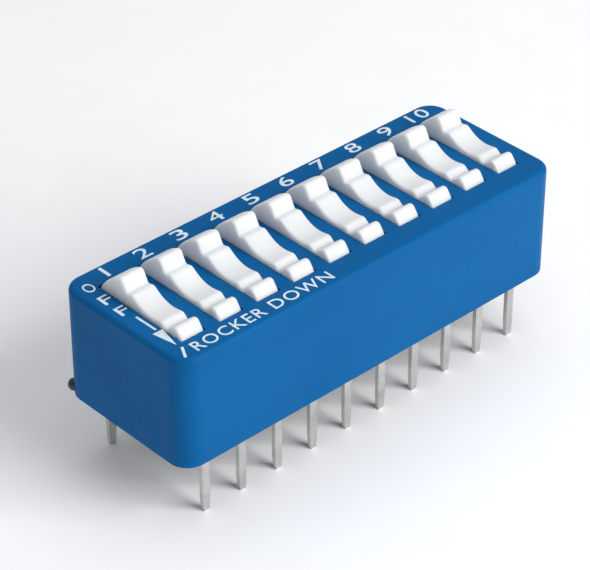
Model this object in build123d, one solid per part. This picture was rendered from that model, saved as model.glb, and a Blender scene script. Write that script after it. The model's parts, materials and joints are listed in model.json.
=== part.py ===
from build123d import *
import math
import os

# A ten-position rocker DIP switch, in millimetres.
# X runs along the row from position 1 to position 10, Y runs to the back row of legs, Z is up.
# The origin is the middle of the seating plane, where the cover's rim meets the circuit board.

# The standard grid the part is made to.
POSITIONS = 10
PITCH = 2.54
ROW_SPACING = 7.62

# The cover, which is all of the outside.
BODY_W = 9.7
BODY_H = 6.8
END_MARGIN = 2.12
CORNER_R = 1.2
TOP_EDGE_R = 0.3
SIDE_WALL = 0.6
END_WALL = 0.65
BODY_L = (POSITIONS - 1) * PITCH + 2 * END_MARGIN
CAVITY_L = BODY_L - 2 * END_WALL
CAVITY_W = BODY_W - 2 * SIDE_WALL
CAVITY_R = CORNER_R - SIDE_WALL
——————
**EXERCISE PROMPT**
Set out the complete listing exactly as shown.

**WORKED SOLUTION**
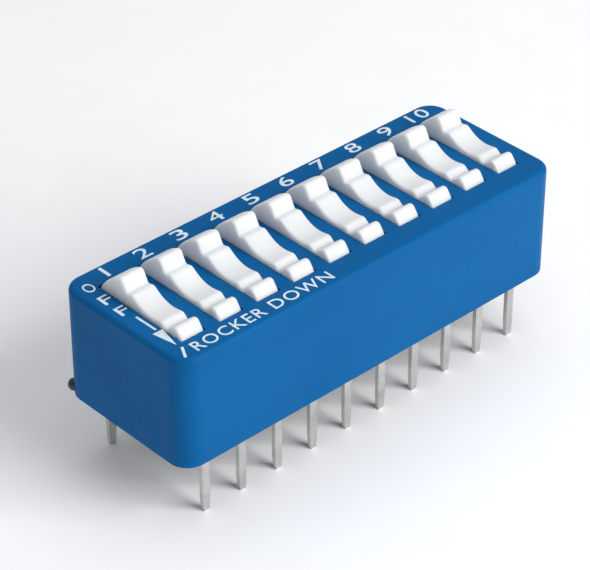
Model this object in build123d, one solid per part. This picture was rendered from that model, saved as model.glb, and a Blender scene script. Write that script after it. The model's parts, materials and joints are listed in model.json.
=== part.py ===
from build123d import *
import math
import os

# A ten-position rocker DIP switch, in millimetres.
# X runs along the row from position 1 to position 10, Y runs to the back row of legs, Z is up.
# The origin is the middle of the seating plane, where the cover's rim meets the circuit board.

# The standard grid the part is made to.
POSITIONS = 10
PITCH = 2.54
ROW_SPACING = 7.62

# The cover, which is all of the outside.
BODY_W = 9.7
BODY_H = 6.8
END_MARGIN = 2.12
CORNER_R = 1.2
TOP_EDGE_R = 0.3
SIDE_WALL = 0.6
END_WALL = 0.65
BODY_L = (POSITIONS - 1) * PITCH + 2 * END_MARGIN
CAVITY_L = BODY_L - 2 * END_WALL
CAVITY_W = BODY_W - 2 * SIDE_WALL
CAVITY_R = CORNER_R - SIDE_WALL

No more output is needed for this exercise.